## INSTRUCTIONS FOR THE TASK:
Write out the records below word for word, please.

## THE DATA:
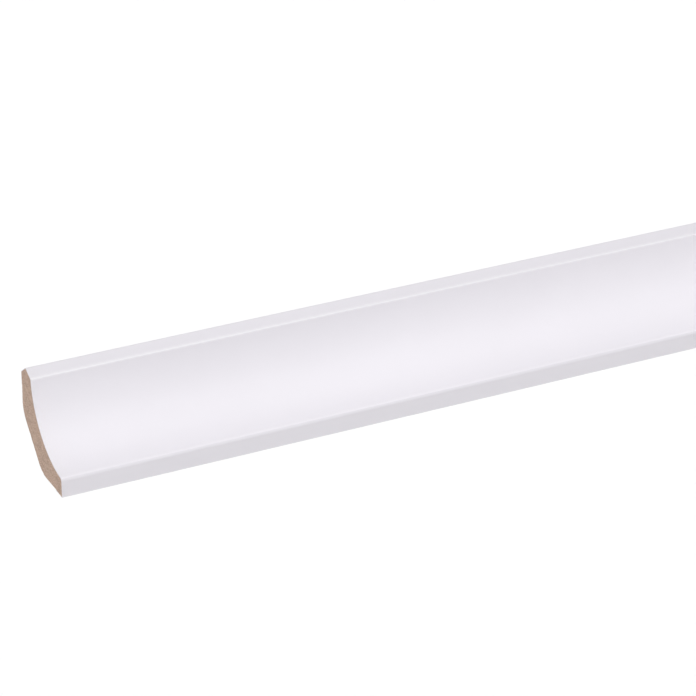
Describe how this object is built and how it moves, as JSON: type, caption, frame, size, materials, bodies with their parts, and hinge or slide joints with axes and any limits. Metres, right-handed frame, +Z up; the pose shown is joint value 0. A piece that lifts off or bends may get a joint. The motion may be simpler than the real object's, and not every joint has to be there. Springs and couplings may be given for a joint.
{
  "type": "cove moulding",
  "caption": "Length of white wrapped MDF cove moulding, cut square: a quarter-round hollow between a sloping lip and a flat toe, with a flat wall facet, a flat base facet and a slanted back.",
  "frame": {"origin": "middle of the flat wall facet, half way along the length", "axes": "+X along the moulding, +Y into the wall, +Z up; the hollow looks up and out from the wall, towards -Y and +Z"},
  "size_m": [0.32, 0.04, 0.0398],
  "materials": {
    "white_wrap": "satin white foil wrapped on MDF",
    "raw_mdf": "raw sawn and planed MDF"
  },
  "bodies": {
    "root": {"cove_moulding": "white_wrap"}
  },
  "joints": []
}
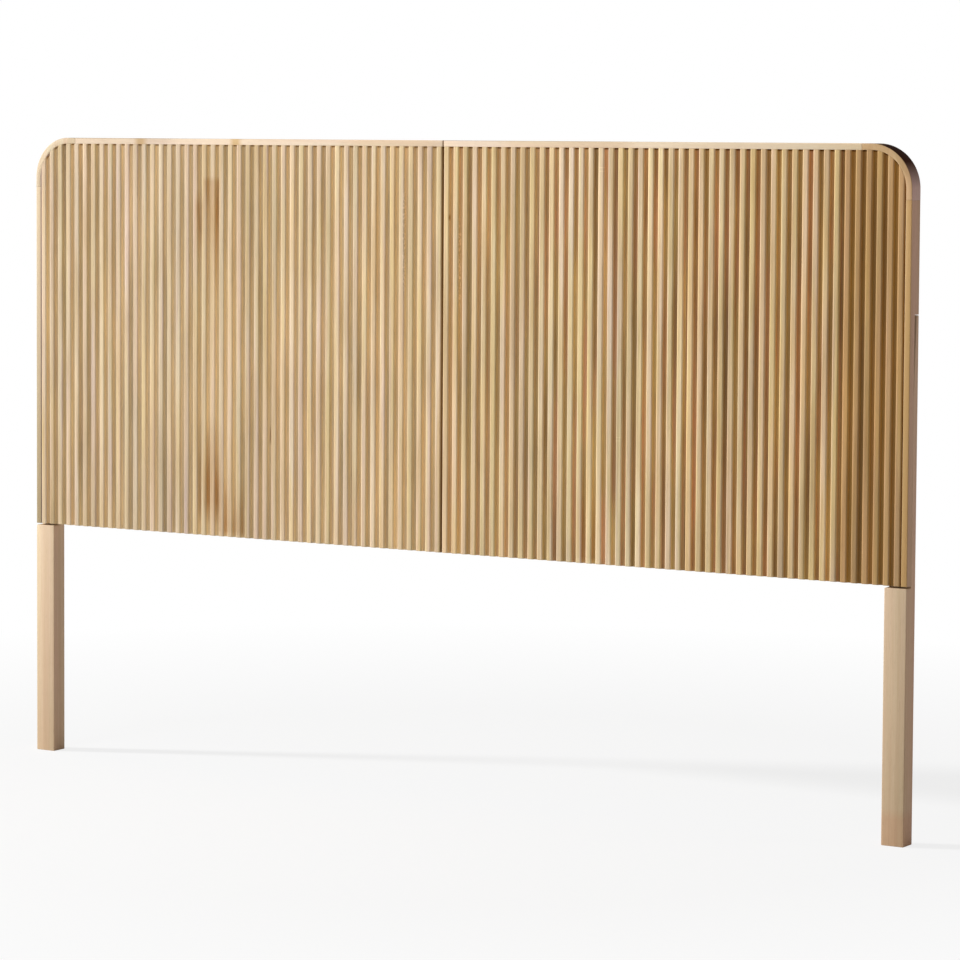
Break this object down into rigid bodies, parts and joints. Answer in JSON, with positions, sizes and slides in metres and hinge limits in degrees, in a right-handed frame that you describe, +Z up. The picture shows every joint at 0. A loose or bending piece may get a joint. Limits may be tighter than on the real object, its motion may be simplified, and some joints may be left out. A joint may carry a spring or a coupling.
{
  "type": "headboard",
  "caption": "Free-standing wooden headboard with vertically reeded boards meeting at a centre seam, a thin rim with rounded top corners and plain square legs lapped behind.",
  "frame": {"origin": "on the floor, under the centre seam and halfway through the depth", "axes": "+X to the viewer's right when the reeded front is seen, +Y from the front to the back, +Z up"},
  "size_m": [1.668, 0.03, 1.068],
  "materials": {
    "reeded_board": "light hardwood staves, clear matt finish",
    "rim_wood": "pale hardwood lipping, clear matt finish",
    "leg_wood": "light hardwood, clear matt finish",
    "frame_wood": "plain sanded hardwood",
    "dowel_wood": "plain beech dowel",
    "zinc_steel": "bright zinc plate"
  },
  "bodies": {
    "root": {"left_bottom_rail": "frame_wood", "left_centre_stile": "frame_wood", "left_leg": "leg_wood", "left_middle_rail": "frame_wood", "left_rim_corner": "rim_wood", "left_rim_side": "rim_wood", "left_rim_top": "rim_wood", "left_stave_1": "reeded_board", "left_stave_2": "reeded_board", "left_stave_3": "reeded_board", "left_stave_4": "reeded_board", "left_stave_5": "reeded_board", "left_top_rail": "frame_wood", "leg_bolts": "zinc_steel", "leg_inserts": "zinc_steel", "leg_washers": "zinc_steel", "rail_screws": "zinc_steel", "right_bottom_rail": "frame_wood", "right_centre_stile": "frame_wood", "right_leg": "leg_wood", "right_middle_rail": "frame_wood", "right_rim_corner": "rim_wood", "right_rim_side": "rim_wood", "right_rim_top": "rim_wood", "right_stave_1": "reeded_board", "right_stave_2": "reeded_board", "right_stave_3": "reeded_board", "right_stave_4": "reeded_board", "right_stave_5": "reeded_board", "right_stave_6": "reeded_board", "right_top_rail": "frame_wood", "seam_bolts": "zinc_steel", "seam_dowels": "dowel_wood", "seam_sleeve_nuts": "zinc_steel"}
  },
  "joints": []
}
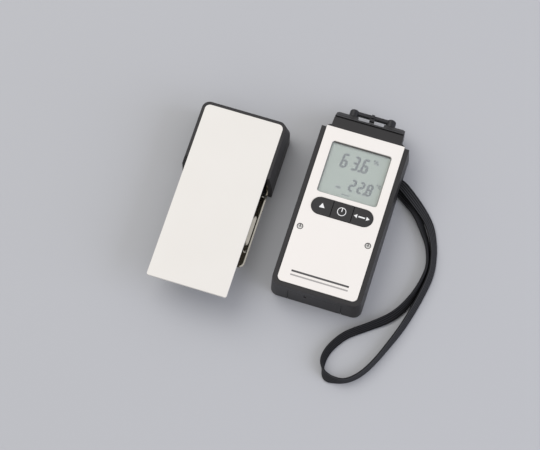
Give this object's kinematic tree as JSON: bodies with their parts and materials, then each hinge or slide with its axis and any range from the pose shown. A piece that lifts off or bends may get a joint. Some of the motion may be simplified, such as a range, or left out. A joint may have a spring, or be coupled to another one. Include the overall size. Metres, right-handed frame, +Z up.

## THE COMPLETED TASK:
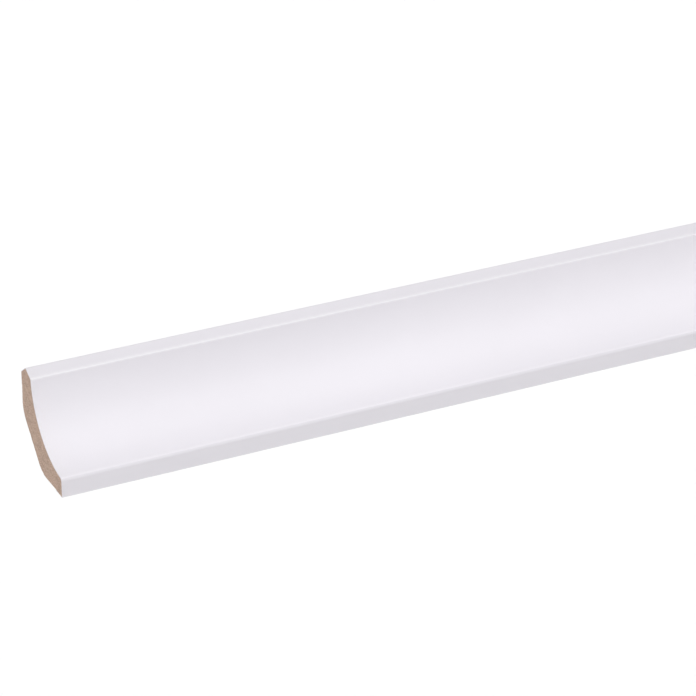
Describe how this object is built and how it moves, as JSON: type, caption, frame, size, materials, bodies with their parts, and hinge or slide joints with axes and any limits. Metres, right-handed frame, +Z up; the pose shown is joint value 0. A piece that lifts off or bends may get a joint. The motion may be simpler than the real object's, and not every joint has to be there. Springs and couplings may be given for a joint.
{
  "type": "cove moulding",
  "caption": "Length of white wrapped MDF cove moulding, cut square: a quarter-round hollow between a sloping lip and a flat toe, with a flat wall facet, a flat base facet and a slanted back.",
  "frame": {"origin": "middle of the flat wall facet, half way along the length", "axes": "+X along the moulding, +Y into the wall, +Z up; the hollow looks up and out from the wall, towards -Y and +Z"},
  "size_m": [0.32, 0.04, 0.0398],
  "materials": {
    "white_wrap": "satin white foil wrapped on MDF",
    "raw_mdf": "raw sawn and planed MDF"
  },
  "bodies": {
    "root": {"cove_moulding": "white_wrap"}
  },
  "joints": []
}
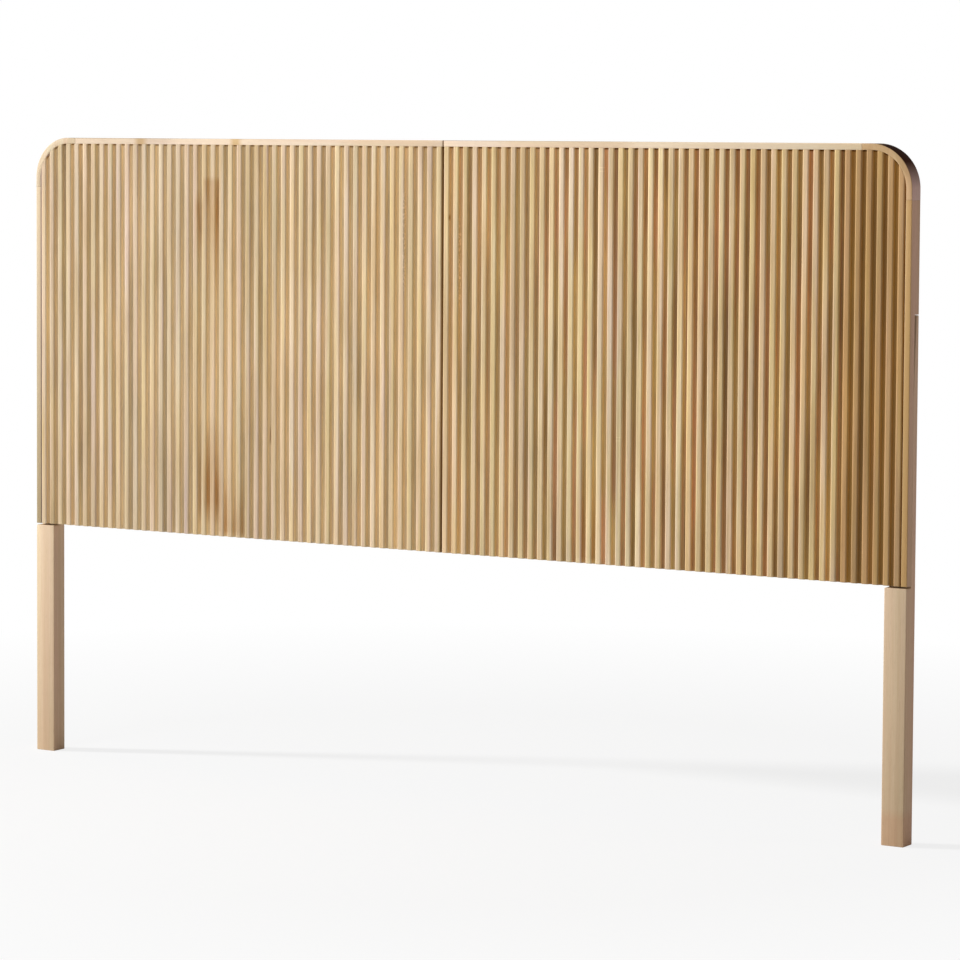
Break this object down into rigid bodies, parts and joints. Answer in JSON, with positions, sizes and slides in metres and hinge limits in degrees, in a right-handed frame that you describe, +Z up. The picture shows every joint at 0. A loose or bending piece may get a joint. Limits may be tighter than on the real object, its motion may be simplified, and some joints may be left out. A joint may carry a spring or a coupling.
{
  "type": "headboard",
  "caption": "Free-standing wooden headboard with vertically reeded boards meeting at a centre seam, a thin rim with rounded top corners and plain square legs lapped behind.",
  "frame": {"origin": "on the floor, under the centre seam and halfway through the depth", "axes": "+X to the viewer's right when the reeded front is seen, +Y from the front to the back, +Z up"},
  "size_m": [1.668, 0.03, 1.068],
  "materials": {
    "reeded_board": "light hardwood staves, clear matt finish",
    "rim_wood": "pale hardwood lipping, clear matt finish",
    "leg_wood": "light hardwood, clear matt finish",
    "frame_wood": "plain sanded hardwood",
    "dowel_wood": "plain beech dowel",
    "zinc_steel": "bright zinc plate"
  },
  "bodies": {
    "root": {"left_bottom_rail": "frame_wood", "left_centre_stile": "frame_wood", "left_leg": "leg_wood", "left_middle_rail": "frame_wood", "left_rim_corner": "rim_wood", "left_rim_side": "rim_wood", "left_rim_top": "rim_wood", "left_stave_1": "reeded_board", "left_stave_2": "reeded_board", "left_stave_3": "reeded_board", "left_stave_4": "reeded_board", "left_stave_5": "reeded_board", "left_top_rail": "frame_wood", "leg_bolts": "zinc_steel", "leg_inserts": "zinc_steel", "leg_washers": "zinc_steel", "rail_screws": "zinc_steel", "right_bottom_rail": "frame_wood", "right_centre_stile": "frame_wood", "right_leg": "leg_wood", "right_middle_rail": "frame_wood", "right_rim_corner": "rim_wood", "right_rim_side": "rim_wood", "right_rim_top": "rim_wood", "right_stave_1": "reeded_board", "right_stave_2": "reeded_board", "right_stave_3": "reeded_board", "right_stave_4": "reeded_board", "right_stave_5": "reeded_board", "right_stave_6": "reeded_board", "right_top_rail": "frame_wood", "seam_bolts": "zinc_steel", "seam_dowels": "dowel_wood", "seam_sleeve_nuts": "zinc_steel"}
  },
  "joints": []
}
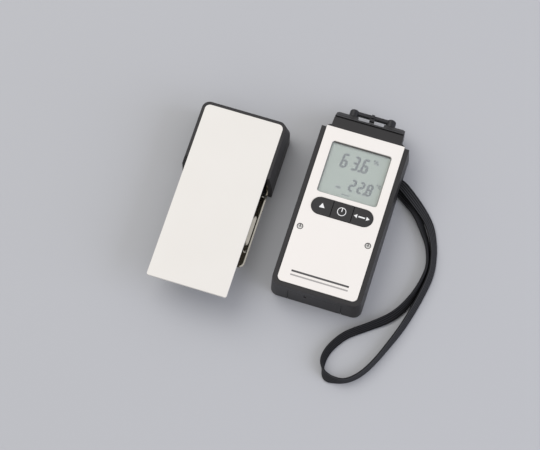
Give this object's kinematic tree as JSON: bodies with their parts and materials, then each hinge or slide with its axis and any range from the pose shown. A piece that lifts off or bends may get a joint. Some of the motion may be simplified, such as a range, or left out. A joint may have a spring, or be coupled to another one. Include the overall size. Metres, right-handed frame, +Z up.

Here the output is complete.